Nilai-nilai lokal ini begitu terpatri dan menjadi identitas kewilayahan warga. Tidak ingin meninggalkan nilai-nilai lokal ini menjadi alasan mendasar masyarakat mengusulkan nama-nama kelurahan dan juga nama kecamatan. Ini yang saya pahami sebagai usulan nama berdasarkan place attachment itu. Ternyata Kota Semarang yang sudah begitu maju dan bagian dari metropolitan Kedungsepur tetap menjaga nilai-nilai lokal. Di dalam FGD ini juga diikuti oleh tokoh-tokoh masyarakat yang sudah berusia tidak muda lagi. Mereka yang kita percaya memahami sejarah dan jati diri kewilayah diundang dan diminta pendapatnya. Sangat runtut menjelaskan setiap detail sejarah wilayah, yang mohon maaf tidak bisa saja ceritakan di blog ini karena merupakan bagian dari pekerjaan yang belum bisa di release ke publik.
Lebih lanjut, bagi mereka yang kebanyakan adalah pendatang dan tidak begitu paham mengenai seluk beluk sejarah daerah cenderung memilih arah mata angin sebagai nama daerah, yaitu utara, timur, selatan dan barat. Mereka menambah arah mata angin di belakang nama sebelumnya yang sudah ada.

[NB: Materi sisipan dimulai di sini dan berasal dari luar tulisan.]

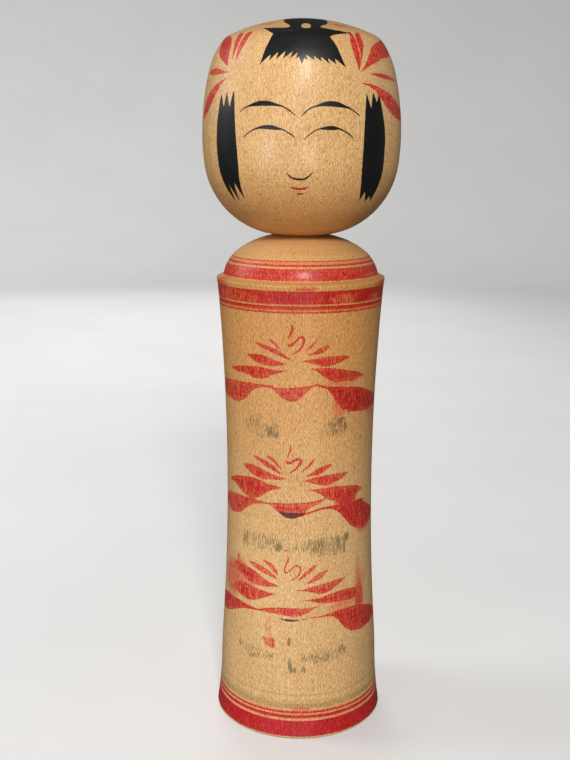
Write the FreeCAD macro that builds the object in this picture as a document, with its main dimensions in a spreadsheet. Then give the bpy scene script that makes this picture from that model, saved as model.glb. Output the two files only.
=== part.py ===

Tidak ada pertimbangan historis begitupula dengan ciri khas setiap daerah. Mereka lebih cepat membuat keputusan dan kemudian disetujui bersama.
Kembali ke place attachment, ada nilai-nilai lokal yang benar-benar menjadi pertimbangan utama. Berdiskusi, berdebat memberikan argumentasi berdasarkan ‘data-data’ yang hanya ada diingatan mereka masing-masing. Mereka yang bisa menyajikan informasi lebih detail, runtut dan bersuara lebih keras biasanya dialah yang menjadi rujukan. Mungkin ini yang kemudian ada tahapan politik di masyarakat bawah, mempengaruhi. Hal menarik lain yang saya tangkap adalah ternyata nama daerah berdasarkan nilai-nilai sejarah jauh lebih penting dibandingkan diskusi batas wilayah. Banyak batas kelurahan yang bergeser karena pembangunan, tetapi ternyata mereka tidak mempersoalkan lebih panjang. Justru nama daerah inilah yang menjadi diskusi hangat.